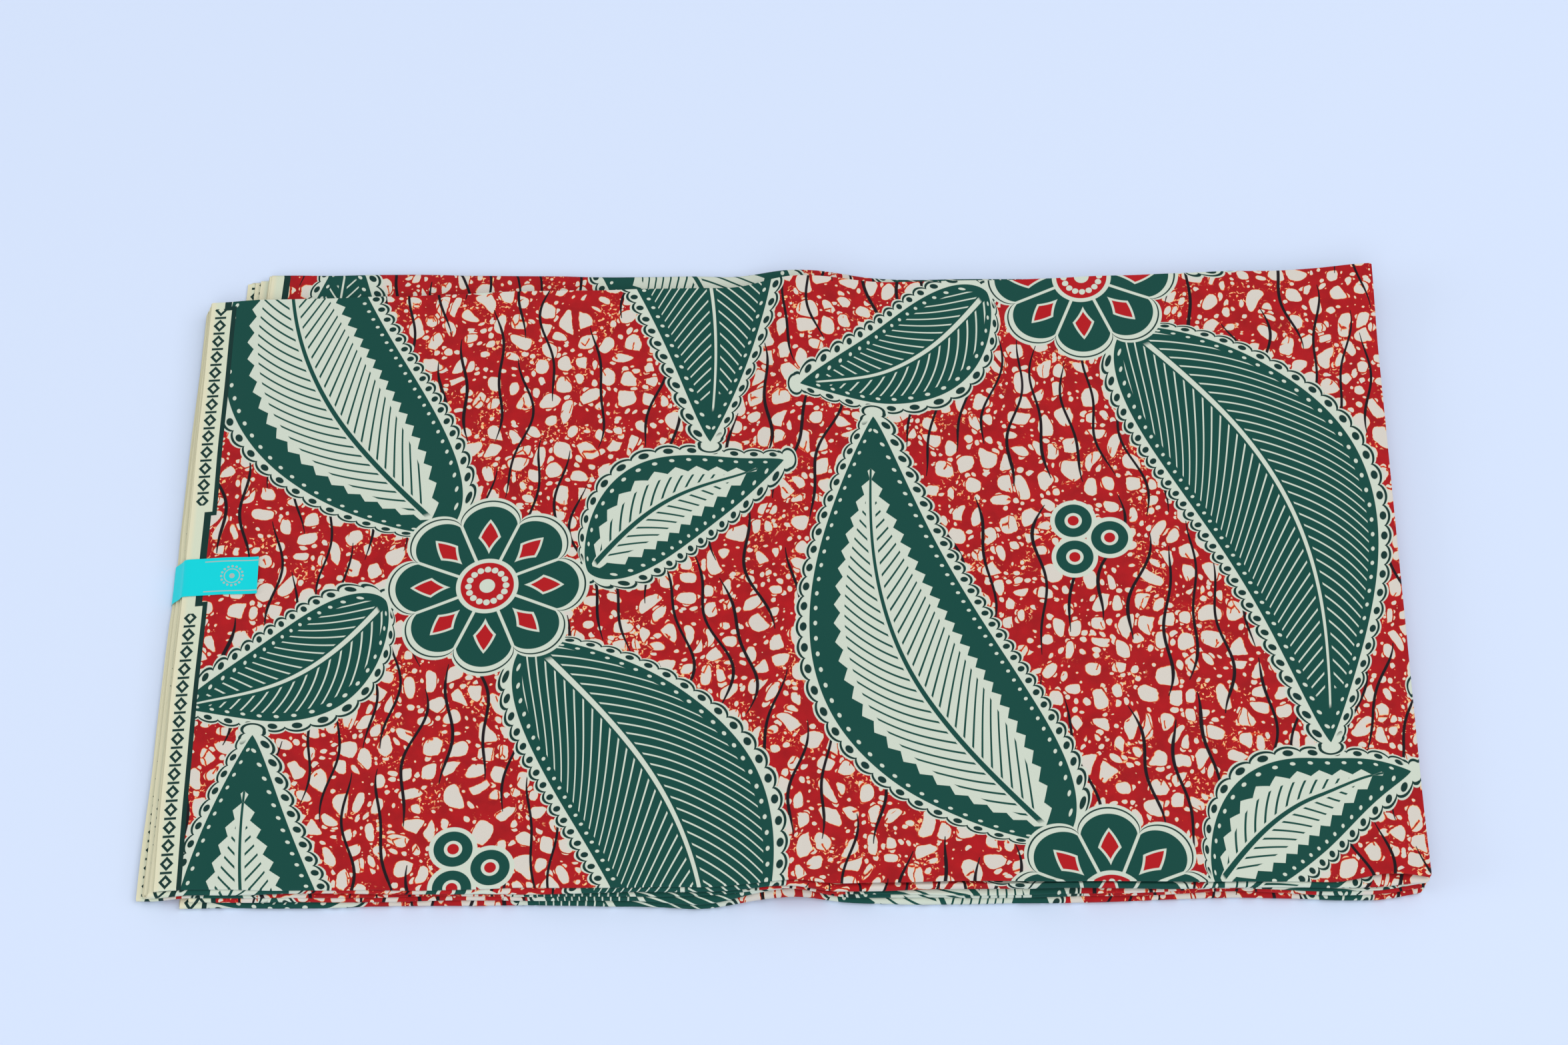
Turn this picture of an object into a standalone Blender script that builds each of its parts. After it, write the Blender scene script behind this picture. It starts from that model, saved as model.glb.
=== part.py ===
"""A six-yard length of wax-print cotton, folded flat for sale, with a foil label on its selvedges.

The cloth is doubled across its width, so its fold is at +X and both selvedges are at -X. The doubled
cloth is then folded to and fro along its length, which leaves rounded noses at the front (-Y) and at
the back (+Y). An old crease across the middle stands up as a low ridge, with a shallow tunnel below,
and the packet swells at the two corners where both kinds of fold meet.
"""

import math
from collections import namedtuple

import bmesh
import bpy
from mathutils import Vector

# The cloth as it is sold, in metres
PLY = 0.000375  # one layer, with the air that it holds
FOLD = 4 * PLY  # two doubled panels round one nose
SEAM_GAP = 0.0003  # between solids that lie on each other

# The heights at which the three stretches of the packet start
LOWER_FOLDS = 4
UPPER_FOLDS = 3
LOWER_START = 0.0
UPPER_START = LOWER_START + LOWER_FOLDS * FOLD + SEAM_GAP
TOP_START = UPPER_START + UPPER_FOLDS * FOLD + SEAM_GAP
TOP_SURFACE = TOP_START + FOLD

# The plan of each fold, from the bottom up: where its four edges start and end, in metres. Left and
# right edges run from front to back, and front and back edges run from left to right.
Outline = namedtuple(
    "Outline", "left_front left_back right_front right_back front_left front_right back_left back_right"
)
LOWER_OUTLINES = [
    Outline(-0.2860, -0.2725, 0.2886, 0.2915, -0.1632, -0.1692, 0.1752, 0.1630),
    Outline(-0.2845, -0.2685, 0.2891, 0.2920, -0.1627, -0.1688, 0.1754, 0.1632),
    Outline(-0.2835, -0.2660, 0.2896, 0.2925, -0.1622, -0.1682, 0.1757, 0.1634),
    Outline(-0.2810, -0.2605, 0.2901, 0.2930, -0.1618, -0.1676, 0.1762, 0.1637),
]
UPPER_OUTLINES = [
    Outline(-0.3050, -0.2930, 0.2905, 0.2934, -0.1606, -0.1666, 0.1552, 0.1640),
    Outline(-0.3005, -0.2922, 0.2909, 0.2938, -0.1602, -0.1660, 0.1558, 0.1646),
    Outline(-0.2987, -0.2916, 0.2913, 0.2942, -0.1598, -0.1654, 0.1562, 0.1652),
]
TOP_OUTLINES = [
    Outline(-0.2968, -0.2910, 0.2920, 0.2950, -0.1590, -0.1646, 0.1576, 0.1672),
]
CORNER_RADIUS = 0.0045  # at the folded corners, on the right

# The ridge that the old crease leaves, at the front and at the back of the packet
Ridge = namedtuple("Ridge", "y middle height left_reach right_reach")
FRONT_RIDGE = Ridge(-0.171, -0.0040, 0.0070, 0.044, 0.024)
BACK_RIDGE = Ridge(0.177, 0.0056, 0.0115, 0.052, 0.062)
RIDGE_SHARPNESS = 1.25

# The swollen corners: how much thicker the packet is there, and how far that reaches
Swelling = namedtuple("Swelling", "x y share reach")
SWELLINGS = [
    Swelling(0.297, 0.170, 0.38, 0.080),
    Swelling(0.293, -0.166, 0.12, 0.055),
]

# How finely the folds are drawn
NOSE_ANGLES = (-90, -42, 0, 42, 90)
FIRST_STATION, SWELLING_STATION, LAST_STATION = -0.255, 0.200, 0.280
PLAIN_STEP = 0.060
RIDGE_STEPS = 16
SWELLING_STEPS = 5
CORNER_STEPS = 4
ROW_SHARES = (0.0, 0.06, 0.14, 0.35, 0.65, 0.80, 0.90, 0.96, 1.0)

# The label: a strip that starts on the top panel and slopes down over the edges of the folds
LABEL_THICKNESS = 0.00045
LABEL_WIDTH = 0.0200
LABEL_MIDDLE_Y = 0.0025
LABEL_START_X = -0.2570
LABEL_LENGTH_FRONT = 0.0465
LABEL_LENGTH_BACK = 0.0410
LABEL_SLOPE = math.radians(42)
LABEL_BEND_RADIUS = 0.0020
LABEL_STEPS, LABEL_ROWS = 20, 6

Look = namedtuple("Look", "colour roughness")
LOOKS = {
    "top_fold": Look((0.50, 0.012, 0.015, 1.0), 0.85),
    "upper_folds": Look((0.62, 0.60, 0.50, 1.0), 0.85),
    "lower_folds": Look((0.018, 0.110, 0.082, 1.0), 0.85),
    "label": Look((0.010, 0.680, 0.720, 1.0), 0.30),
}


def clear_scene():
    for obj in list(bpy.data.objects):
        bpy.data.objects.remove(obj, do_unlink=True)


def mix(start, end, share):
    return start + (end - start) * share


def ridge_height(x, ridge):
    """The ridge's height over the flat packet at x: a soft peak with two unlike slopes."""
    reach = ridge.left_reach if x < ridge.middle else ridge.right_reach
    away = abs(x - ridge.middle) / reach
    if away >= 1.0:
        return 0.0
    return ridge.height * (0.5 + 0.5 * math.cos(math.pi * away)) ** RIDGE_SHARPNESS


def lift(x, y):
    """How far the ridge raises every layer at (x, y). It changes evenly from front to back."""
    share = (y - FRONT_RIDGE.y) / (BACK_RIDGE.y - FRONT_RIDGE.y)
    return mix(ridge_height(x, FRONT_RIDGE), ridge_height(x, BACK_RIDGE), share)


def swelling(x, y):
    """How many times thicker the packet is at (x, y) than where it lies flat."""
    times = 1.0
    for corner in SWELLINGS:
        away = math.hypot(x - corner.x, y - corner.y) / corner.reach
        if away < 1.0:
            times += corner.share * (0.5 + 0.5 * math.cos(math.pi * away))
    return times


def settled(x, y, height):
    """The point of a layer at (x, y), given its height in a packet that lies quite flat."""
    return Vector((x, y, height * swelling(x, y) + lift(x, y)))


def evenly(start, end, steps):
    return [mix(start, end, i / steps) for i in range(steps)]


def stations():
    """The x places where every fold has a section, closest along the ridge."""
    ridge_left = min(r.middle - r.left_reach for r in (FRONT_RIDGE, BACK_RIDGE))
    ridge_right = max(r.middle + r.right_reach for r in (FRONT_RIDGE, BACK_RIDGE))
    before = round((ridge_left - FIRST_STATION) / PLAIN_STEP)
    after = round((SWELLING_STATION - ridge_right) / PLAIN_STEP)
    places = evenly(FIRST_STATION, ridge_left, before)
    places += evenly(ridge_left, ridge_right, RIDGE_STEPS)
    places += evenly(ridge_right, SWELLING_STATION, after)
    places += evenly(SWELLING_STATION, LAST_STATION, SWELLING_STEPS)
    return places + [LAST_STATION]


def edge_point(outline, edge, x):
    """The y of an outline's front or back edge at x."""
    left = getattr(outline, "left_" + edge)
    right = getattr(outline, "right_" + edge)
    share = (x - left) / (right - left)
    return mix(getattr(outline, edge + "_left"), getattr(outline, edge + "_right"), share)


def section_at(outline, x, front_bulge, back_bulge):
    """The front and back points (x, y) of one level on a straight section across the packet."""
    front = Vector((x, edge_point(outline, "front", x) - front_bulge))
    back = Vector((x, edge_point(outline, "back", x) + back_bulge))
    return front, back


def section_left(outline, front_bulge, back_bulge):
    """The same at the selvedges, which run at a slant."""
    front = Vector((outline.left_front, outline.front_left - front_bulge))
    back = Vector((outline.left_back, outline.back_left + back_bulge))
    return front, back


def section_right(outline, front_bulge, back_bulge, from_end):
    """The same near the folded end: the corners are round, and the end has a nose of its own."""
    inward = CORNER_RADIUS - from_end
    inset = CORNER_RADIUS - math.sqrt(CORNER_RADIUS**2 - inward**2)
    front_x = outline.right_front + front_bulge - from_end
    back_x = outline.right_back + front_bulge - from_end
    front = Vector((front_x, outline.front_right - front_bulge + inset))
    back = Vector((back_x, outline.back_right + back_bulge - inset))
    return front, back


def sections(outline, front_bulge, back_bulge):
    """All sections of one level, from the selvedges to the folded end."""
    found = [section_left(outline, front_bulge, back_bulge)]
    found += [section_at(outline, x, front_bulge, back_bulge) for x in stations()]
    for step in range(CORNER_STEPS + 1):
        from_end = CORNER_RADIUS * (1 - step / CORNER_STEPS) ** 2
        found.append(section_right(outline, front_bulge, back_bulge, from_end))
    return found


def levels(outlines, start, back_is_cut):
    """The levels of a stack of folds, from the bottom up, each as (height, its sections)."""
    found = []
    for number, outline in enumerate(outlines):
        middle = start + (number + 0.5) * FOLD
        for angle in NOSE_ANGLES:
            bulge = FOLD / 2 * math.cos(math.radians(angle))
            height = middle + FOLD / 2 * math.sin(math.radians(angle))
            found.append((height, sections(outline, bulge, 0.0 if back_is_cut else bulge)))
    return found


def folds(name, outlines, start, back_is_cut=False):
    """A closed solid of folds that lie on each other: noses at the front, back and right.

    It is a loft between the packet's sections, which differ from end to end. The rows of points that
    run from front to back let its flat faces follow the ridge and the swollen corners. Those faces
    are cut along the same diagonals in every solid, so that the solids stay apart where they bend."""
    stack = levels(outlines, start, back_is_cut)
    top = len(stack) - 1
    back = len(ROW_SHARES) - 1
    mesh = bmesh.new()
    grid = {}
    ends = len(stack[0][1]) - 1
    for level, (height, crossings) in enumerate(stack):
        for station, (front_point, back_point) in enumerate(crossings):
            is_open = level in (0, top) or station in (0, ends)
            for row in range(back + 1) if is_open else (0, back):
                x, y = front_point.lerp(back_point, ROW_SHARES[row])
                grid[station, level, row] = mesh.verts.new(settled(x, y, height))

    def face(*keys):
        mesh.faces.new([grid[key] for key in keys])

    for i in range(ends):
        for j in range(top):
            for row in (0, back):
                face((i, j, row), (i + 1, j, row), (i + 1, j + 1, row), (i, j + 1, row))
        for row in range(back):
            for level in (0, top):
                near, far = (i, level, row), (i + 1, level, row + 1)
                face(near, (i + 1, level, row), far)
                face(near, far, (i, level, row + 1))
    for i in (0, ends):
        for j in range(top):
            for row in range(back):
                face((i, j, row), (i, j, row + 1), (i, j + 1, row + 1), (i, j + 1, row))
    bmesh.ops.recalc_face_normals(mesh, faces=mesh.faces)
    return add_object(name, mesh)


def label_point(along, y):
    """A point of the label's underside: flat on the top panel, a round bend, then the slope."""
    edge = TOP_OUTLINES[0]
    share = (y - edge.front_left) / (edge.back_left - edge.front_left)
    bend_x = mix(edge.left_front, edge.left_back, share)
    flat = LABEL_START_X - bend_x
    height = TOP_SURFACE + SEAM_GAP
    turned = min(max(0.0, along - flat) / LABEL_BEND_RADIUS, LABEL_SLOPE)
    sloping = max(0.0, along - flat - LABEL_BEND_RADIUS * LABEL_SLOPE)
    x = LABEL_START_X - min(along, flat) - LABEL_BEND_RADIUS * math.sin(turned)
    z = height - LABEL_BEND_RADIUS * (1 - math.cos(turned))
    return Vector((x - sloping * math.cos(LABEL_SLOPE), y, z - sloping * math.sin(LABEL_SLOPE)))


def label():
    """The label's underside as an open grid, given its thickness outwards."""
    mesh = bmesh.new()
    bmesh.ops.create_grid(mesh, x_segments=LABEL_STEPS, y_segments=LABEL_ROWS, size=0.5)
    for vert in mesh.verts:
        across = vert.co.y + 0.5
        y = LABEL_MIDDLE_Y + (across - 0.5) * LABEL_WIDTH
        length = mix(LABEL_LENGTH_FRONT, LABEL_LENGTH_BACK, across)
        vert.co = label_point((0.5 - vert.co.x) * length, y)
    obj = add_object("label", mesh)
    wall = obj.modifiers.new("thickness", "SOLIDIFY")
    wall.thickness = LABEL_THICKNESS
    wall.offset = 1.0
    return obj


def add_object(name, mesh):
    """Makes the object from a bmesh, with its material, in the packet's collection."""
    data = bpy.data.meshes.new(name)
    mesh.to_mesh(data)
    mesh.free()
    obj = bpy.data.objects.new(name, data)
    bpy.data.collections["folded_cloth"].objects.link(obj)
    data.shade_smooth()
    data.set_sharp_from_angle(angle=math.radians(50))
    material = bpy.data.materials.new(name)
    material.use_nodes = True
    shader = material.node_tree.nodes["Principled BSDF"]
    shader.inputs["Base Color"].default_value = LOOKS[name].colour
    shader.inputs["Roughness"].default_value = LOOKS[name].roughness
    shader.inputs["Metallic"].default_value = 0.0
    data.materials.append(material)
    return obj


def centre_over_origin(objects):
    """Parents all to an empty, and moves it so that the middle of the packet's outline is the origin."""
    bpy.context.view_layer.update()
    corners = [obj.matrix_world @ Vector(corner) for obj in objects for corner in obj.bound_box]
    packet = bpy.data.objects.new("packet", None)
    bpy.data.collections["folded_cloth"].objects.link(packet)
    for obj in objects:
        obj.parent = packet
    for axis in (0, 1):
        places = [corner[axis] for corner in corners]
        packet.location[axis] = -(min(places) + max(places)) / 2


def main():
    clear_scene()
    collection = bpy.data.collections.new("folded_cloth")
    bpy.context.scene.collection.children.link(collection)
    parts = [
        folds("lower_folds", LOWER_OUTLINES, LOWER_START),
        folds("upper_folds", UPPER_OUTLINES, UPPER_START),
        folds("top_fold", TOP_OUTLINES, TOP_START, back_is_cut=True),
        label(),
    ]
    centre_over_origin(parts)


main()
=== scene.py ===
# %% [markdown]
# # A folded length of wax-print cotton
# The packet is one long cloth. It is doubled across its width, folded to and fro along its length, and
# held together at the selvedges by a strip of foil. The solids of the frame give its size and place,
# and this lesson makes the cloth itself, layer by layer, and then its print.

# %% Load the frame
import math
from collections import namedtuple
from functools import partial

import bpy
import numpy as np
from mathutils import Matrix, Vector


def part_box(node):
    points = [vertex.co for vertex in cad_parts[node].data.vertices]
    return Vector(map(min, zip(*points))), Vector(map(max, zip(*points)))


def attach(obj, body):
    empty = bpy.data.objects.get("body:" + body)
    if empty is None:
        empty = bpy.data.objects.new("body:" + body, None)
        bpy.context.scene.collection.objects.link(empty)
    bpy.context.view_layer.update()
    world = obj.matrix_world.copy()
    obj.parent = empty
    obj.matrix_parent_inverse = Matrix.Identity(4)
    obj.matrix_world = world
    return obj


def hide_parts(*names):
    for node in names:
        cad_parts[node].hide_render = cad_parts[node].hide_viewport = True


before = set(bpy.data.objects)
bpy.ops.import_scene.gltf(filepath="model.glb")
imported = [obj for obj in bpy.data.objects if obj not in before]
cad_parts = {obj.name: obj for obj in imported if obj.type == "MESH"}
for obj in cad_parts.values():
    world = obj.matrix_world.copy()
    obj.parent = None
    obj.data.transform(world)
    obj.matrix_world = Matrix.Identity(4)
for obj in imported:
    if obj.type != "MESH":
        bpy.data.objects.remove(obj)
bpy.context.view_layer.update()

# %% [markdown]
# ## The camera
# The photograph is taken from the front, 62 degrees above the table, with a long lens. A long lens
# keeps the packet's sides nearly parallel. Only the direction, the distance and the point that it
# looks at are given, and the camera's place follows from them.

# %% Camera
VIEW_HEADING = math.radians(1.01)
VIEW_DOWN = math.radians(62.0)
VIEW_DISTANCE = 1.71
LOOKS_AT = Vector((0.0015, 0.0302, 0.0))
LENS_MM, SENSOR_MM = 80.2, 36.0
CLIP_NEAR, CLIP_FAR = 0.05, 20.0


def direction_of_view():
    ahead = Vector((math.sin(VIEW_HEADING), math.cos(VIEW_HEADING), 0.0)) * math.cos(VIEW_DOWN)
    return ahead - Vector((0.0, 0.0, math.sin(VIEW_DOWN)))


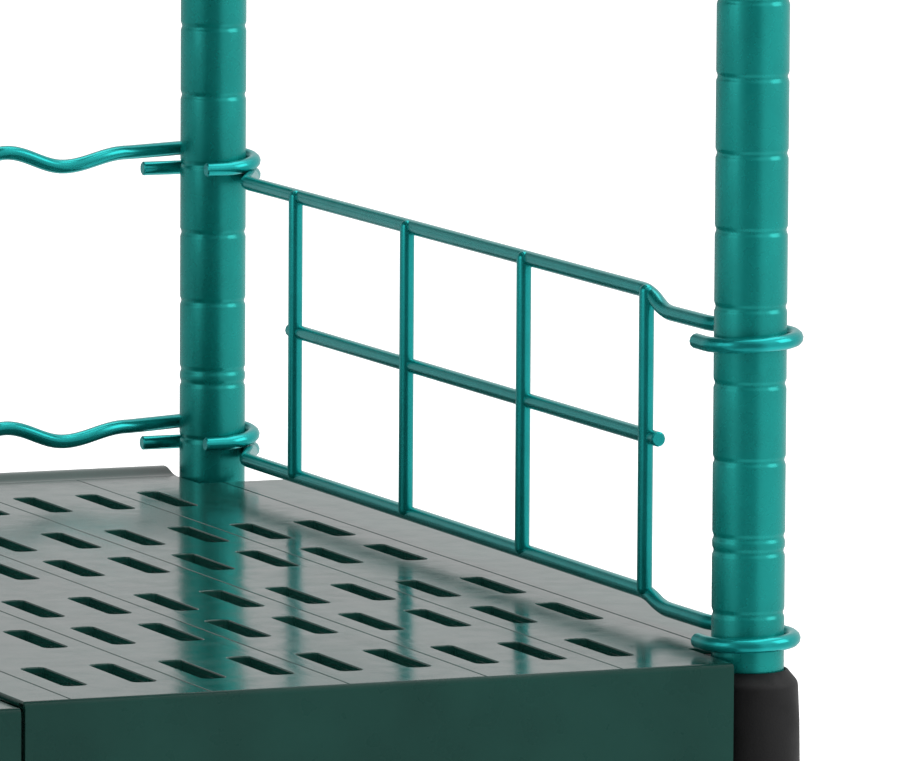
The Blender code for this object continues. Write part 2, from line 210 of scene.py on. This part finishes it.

◆ ◆ ◆ ◆ ◆ ◆ ◆

THE REQUEST
Within the material above, transcribe exactly the lines that run from the line holding "bpy.context.scene.collection.children.link(collection)" through the line holding "# looks at are".

REPLY TO THE TASK
    bpy.context.scene.collection.children.link(collection)
    parts = [
        folds("lower_folds", LOWER_OUTLINES, LOWER_START),
        folds("upper_folds", UPPER_OUTLINES, UPPER_START),
        folds("top_fold", TOP_OUTLINES, TOP_START, back_is_cut=True),
        label(),
    ]
    centre_over_origin(parts)


main()
=== scene.py ===
# %% [markdown]
# # A folded length of wax-print cotton
# The packet is one long cloth. It is doubled across its width, folded to and fro along its length, and
# held together at the selvedges by a strip of foil. The solids of the frame give its size and place,
# and this lesson makes the cloth itself, layer by layer, and then its print.

# %% Load the frame
import math
from collections import namedtuple
from functools import partial

import bpy
import numpy as np
from mathutils import Matrix, Vector


def part_box(node):
    points = [vertex.co for vertex in cad_parts[node].data.vertices]
    return Vector(map(min, zip(*points))), Vector(map(max, zip(*points)))


def attach(obj, body):
    empty = bpy.data.objects.get("body:" + body)
    if empty is None:
        empty = bpy.data.objects.new("body:" + body, None)
        bpy.context.scene.collection.objects.link(empty)
    bpy.context.view_layer.update()
    world = obj.matrix_world.copy()
    obj.parent = empty
    obj.matrix_parent_inverse = Matrix.Identity(4)
    obj.matrix_world = world
    return obj


def hide_parts(*names):
    for node in names:
        cad_parts[node].hide_render = cad_parts[node].hide_viewport = True


before = set(bpy.data.objects)
bpy.ops.import_scene.gltf(filepath="model.glb")
imported = [obj for obj in bpy.data.objects if obj not in before]
cad_parts = {obj.name: obj for obj in imported if obj.type == "MESH"}
for obj in cad_parts.values():
    world = obj.matrix_world.copy()
    obj.parent = None
    obj.data.transform(world)
    obj.matrix_world = Matrix.Identity(4)
for obj in imported:
    if obj.type != "MESH":
        bpy.data.objects.remove(obj)
bpy.context.view_layer.update()

# %% [markdown]
# ## The camera
# The photograph is taken from the front, 62 degrees above the table, with a long lens. A long lens
# keeps the packet's sides nearly parallel. Only the direction, the distance and the point that it
# looks at are given, and the camera's place follows from them.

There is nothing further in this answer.